[Libre-soc-dev] scalar instructions and SVP64

Wed Mar 10 18:15:15 GMT 2021

On Tue, Mar 9, 2021, 19:39 Adam Van Ymeren <adam at vany.ca> wrote:

> On March 9, 2021 5:05:02 p.m. PST, Jacob Lifshay <programmerjake at gmail.com>
> wrote:
> >On Tue, Mar 9, 2021, 16:50 Luke Kenneth Casson Leighton <lkcl at lkcl.net>
> >wrote:
> >
> >> On Wednesday, March 10, 2021, Jacob Lifshay
> ><programmerjake at gmail.com>
> >> wrote:
> >>
> >> > https://libre-soc.org/irclog/%23libre-soc.2021-03-10.log.
> >> > html#t2021-03-10T00:11:21
> >> >
> >> > You see why we need VL to be ignored when there aren't any vector
> >> > arguments?
> >>
> >>
> >> late (1am), the short answer is no.
> >>
> >
> >Well, then we need to change the spec since a "no" answer is
> >effectively
> >unworkable from a SW perspective, as (poorly) illustrated by that
> >example
> >code.
>
> Can you outline in more detail why it is unworkable from a SW
> perspective?  It seems from a cursory look easily workable by just setting
> VL=1 and element size to 64-bit.
>

The reason is that GPU code has scalar and vector code mixed together
everywhere, so SV not having separate scalar instructions could increase
instruction count by >10% due to the additional setvl instructions, also it
could greatly increase pipeline stalls on dynamic setvl, since the VL-loop
stage has to wait for the setvl execution to know what VL to use (for
setvli a stall isn't needed since the decoder can just use the value from
the immediate field, no wait required). This comes from the basic compiler
optimization of using scalar instructions to do an operation once, then
splat if needed, instead of using vector instructions when all vector
elements are known to be identical. Basically all modern GPUs have that
optimization, also described as detecting the difference between uniform
and varying SIMT variables before the whole-function-vectorization pass.
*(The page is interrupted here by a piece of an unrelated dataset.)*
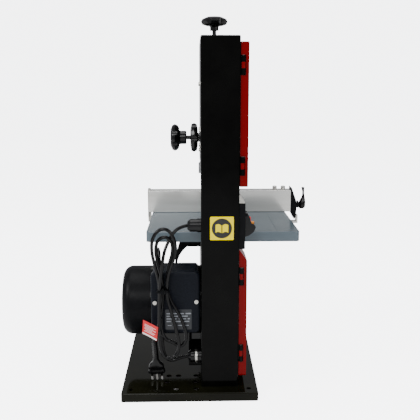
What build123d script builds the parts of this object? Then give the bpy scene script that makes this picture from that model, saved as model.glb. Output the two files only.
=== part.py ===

If
that optimization isn't done, it will increase power consumption
substantially and will take longer to run due to the many additional
instructions jamming up the issue width.

Decoding should only take a few more gates (around 10, less than 100) since
you just have a few separate gates to OR all vector/scalar SVP64 bits
together for each SVP64 prefix kind (there's only around 5 kinds) and use a
mux based on the decoded number of registers (which I expect the decoder to
need anyway for dependency matrix stuff) to select which OR gate's output
to use. This produces a vector_and_not_scalar signal that should be easy to
add to the VL-loop stage.

if the VL-loop logic is a stage after the decoder instead of merged into
the last stage of the decoder, we won't need any of the speculative decode
logic in the following paragraph since all the required information already
propagated the previous clock cycle or has plenty of time to propagate in
the current clock cycle if just the vector/scalar part is decoded in the
VL-loop logic stage. This would be on the order of 10 gates with a
propagation delay of 2-3 gates from the beginning of the clock cycle --
easily achievable.

If the above doesn't work, we can fall back to the more complex
implementation: decoding still won't take longer since the decoder can
speculatively issue max(1, min(issue_width, VL)) instructions and cancel
all but 1 the next cycle if it determines that the instruction is scalar --
the canceled instructions may not even need to be scheduled since they can
be removed before getting to the scheduler if there's enough pipeline time.

Though,

> I can see it being a bit of extra work for compilers to know that
> accessing high numbered registers requires a bit of extra work but that
> really doesn't sound unworkable to me.
>

Technically that would work, it would just mean that scalar code could be
severely limited.

>
> I can however imagine that adding a special case for VL==0 could result in
> many more gates/complication for the OoO/scoreboard execution engine.
>

That's handled in the fetch pipeline before the scheduler in the VL-loop
stage, so the stuff after that doesn't know/care since the instructions are
removed before then.

Also, in my mind SV should have always had full separate scalar
arguments/instructions, since otherwise we get a half-done attempt at
having scalar code that makes the compiler *more* complex -- the compiler
already has to handle having separate codepaths for scalar and vector
instructions, just, without the ISA-level concept of scalar SVP64
instructions, it adds many more special cases to translating scalar
instructions, since they may need to be converted to effectively vector
instructions with VL needing to be guaranteed non-zero, often requiring
saving VL (if it was modified from fail-on-first), overwriting VL, running
the scalar op, then overwriting VL again to restore VL for the surrounding
vector ops.

Jacob

>